After examining many AZ runs, I was able to recognize some patterns. This, in a way, reflects the intricacies of Go. When bot first encounters a pattern, luck might be a big part of it: it wins the game for the wrong reason. As it keeps exploring, it would realize better counter-moves – the game ends up in a different way. Then black found a better counter to white’s counter-move, the result flips again.
Over time, I built this mental map of milestones of the C2 openings. I use it to help understand/debug the progress of a training run.
The C2C3D3B3 opening (not expanded in the picture) is a little more involved than the “cut” opening. Many times it leads to big fight / seki / ko in the end. I have yet to understand it more myself.
I noticed before that 5x5 Go can be very tricky, but these games (found in selfplay) took it to another level.
weird-bwin-as-white-ran-out-of-moves.rp2.sgf To any Go player, the result of this game is a complete surprise.

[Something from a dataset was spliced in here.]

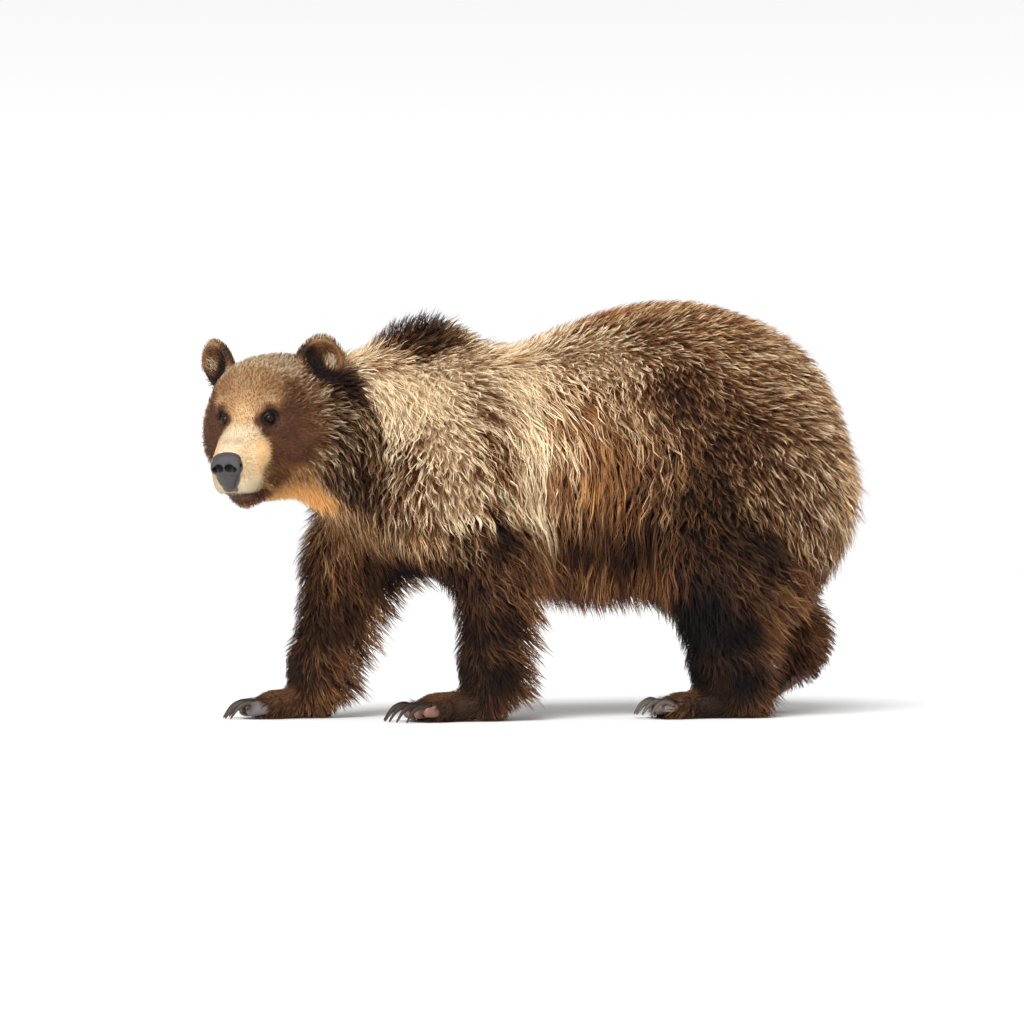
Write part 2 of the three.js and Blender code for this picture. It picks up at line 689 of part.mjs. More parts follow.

Black wins the game despite the fact that it has only one eye, but white has two (unconditionally alive). The rule I used is Chinese area scoring, basic Ko, komi 0.5. White lost in part due to Ko (the exact Ko rule does not matter). Were it a bigger board, it can play a nuisance move somewhere, then capture back the Ko and kill off black. But here it’s stuck: there is no place to put down another stone. And black knew exactly how to take advantage of the opportunity by proactively passing.
While one might brush this aside as a rarity, I would rather change the game rule to end a game on 3 passes instead of 2. In a way, this is the familiar reward hacking of RL: it would exploit a loophole if one can be found. As we push training to the limit, we will see more such “weird” games.
debate.adv-weakness-move39.sgf Black has killed all white at move 29. But now it’s in an unchartered waters. White is rewarded by its perseverance and good fortune. It turned the whole game around after black #41.
This shows how adversarial attack can unfold, even on a tiny board.